_Problem description_. What is the number of lines containing the string "from"? Answer with the number only.

_Recorded information_.
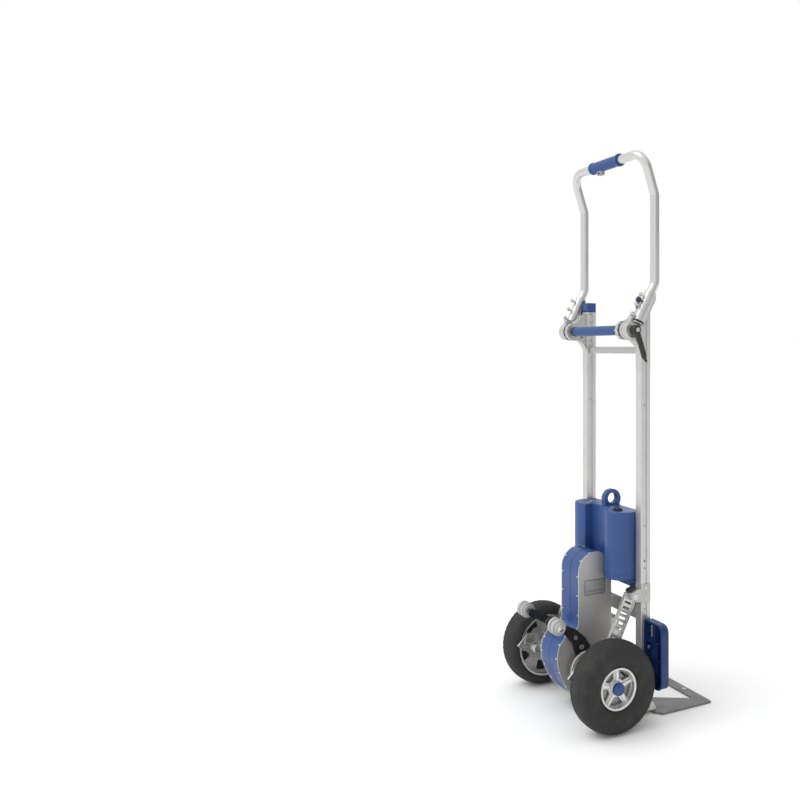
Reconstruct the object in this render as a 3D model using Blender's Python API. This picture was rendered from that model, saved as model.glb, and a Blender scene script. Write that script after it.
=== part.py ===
"""Stair climbing trolley: a powered hand truck with two wheels, a lift-off battery and a tilting handle.

The trolley stands upright. Its toe plate points to -Y, its wheels are at the back, +X is the trolley's own
left and Z is up. Lengths below are millimetres measured from the point on the floor under the wheel axle;
SHIFT moves them to the finished origin, the middle of the footprint.
"""

import math

import bmesh
import bpy
from mathutils import Matrix, Vector

for old in list(bpy.data.objects):
    bpy.data.objects.remove(old, do_unlink=True)

MM = 0.001
SHIFT = Vector((0.0, 120.5, 0.0))
GAP = 0.3

# Wheels and axle
AXLE_Z = 130.0
WHEEL_X = 207.5
AXLE_R = 10.0

# Load frame
RAIL_IN, RAIL_OUT = 133.0, 162.0
RAIL_FRONT, RAIL_BACK = -165.0, -131.0
RAIL_LOW, RAIL_TOP = 12.0, 1204.0
CAP_TOP = 1234.0

# Handle
PIVOT = (-82.6, 1139.5)
LEG_X, LEG_Y = 192.0, -157.7
LEG_LOW, LEG_HIGH = 1275.0, 1537.0
BAR_Y, BAR_Z = -116.0, 1658.0
TUBE_R = 13.5

# Drive unit
DRIVE_HALF = 50.3
SHEET = 3.0
ARCH = (-42.0, 413.0)
ARCH_R = 58.5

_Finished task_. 3